PROVIDED DATA:
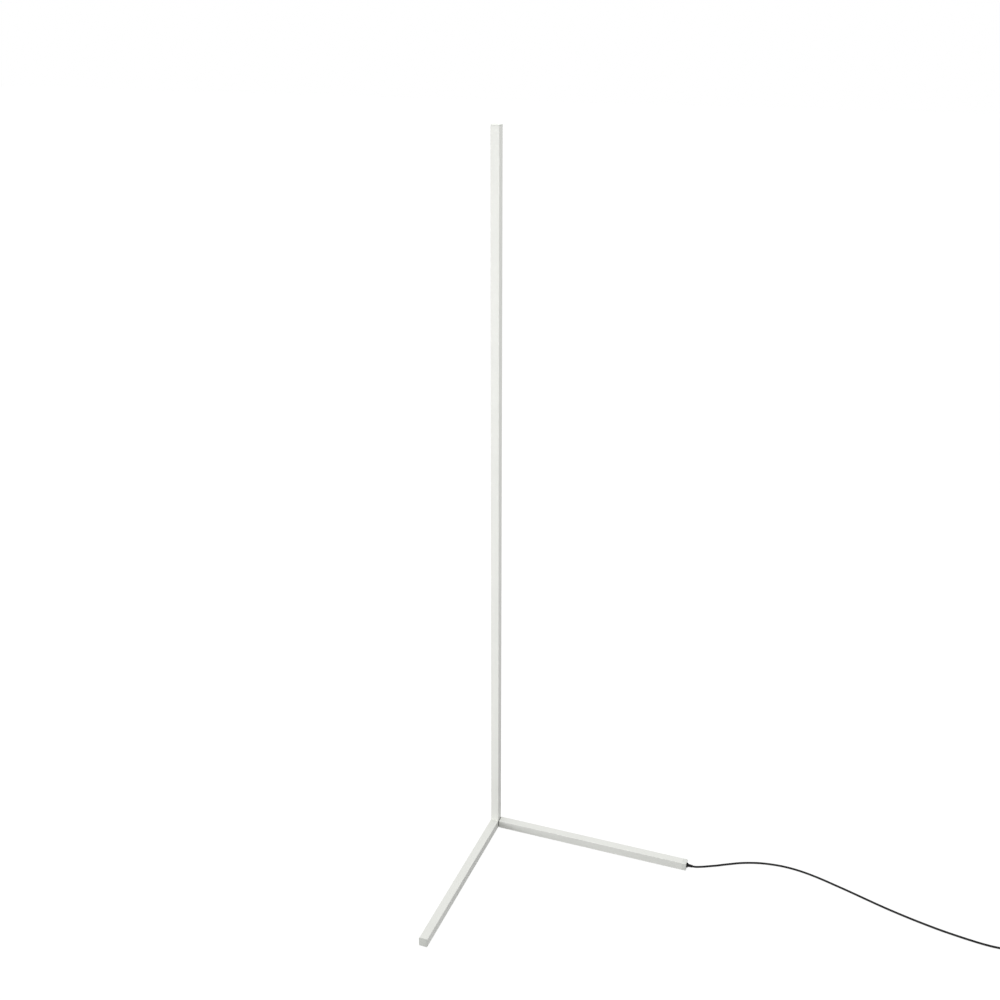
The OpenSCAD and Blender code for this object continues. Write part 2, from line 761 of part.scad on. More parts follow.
left_leg_tube();
right_leg_tube();
upright_profile();
light_cover();
light_board();
light_chips();
board_wires();
top_cap();
left_end_cap();
outlet_cap();
corner_block();
leg_insert();
joint_spacer();
joint_screws();
block_rivets();
floor_pads();
strain_relief();
inner_lead();
crimp_ring();
lead_run();
lead_link();
lead_coil();
lead_tail();
coil_tie();
switch_base();
switch_cover();
switch_button();
switch_board();
switch_screws();
adapter_back();
adapter_front();
adapter_pins();
adapter_board();
adapter_relief();
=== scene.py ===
import logging
import math
from collections.abc import Iterable, Sequence
from dataclasses import dataclass, field, replace
from enum import Enum
from functools import cache

import bmesh
import bpy
from mathutils import Matrix, Vector


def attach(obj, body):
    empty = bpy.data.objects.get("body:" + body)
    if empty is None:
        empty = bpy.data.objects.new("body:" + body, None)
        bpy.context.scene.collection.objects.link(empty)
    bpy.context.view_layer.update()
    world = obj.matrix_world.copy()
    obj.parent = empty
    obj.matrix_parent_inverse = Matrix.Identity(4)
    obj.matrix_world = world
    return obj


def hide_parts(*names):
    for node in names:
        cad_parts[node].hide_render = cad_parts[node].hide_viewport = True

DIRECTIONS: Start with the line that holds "joint_screws();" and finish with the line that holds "for node in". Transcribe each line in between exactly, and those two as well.

EXERCISE RESULT:
joint_screws();
block_rivets();
floor_pads();
strain_relief();
inner_lead();
crimp_ring();
lead_run();
lead_link();
lead_coil();
lead_tail();
coil_tie();
switch_base();
switch_cover();
switch_button();
switch_board();
switch_screws();
adapter_back();
adapter_front();
adapter_pins();
adapter_board();
adapter_relief();
=== scene.py ===
import logging
import math
from collections.abc import Iterable, Sequence
from dataclasses import dataclass, field, replace
from enum import Enum
from functools import cache

import bmesh
import bpy
from mathutils import Matrix, Vector


def attach(obj, body):
    empty = bpy.data.objects.get("body:" + body)
    if empty is None:
        empty = bpy.data.objects.new("body:" + body, None)
        bpy.context.scene.collection.objects.link(empty)
    bpy.context.view_layer.update()
    world = obj.matrix_world.copy()
    obj.parent = empty
    obj.matrix_parent_inverse = Matrix.Identity(4)
    obj.matrix_world = world
    return obj


def hide_parts(*names):
    for node in names:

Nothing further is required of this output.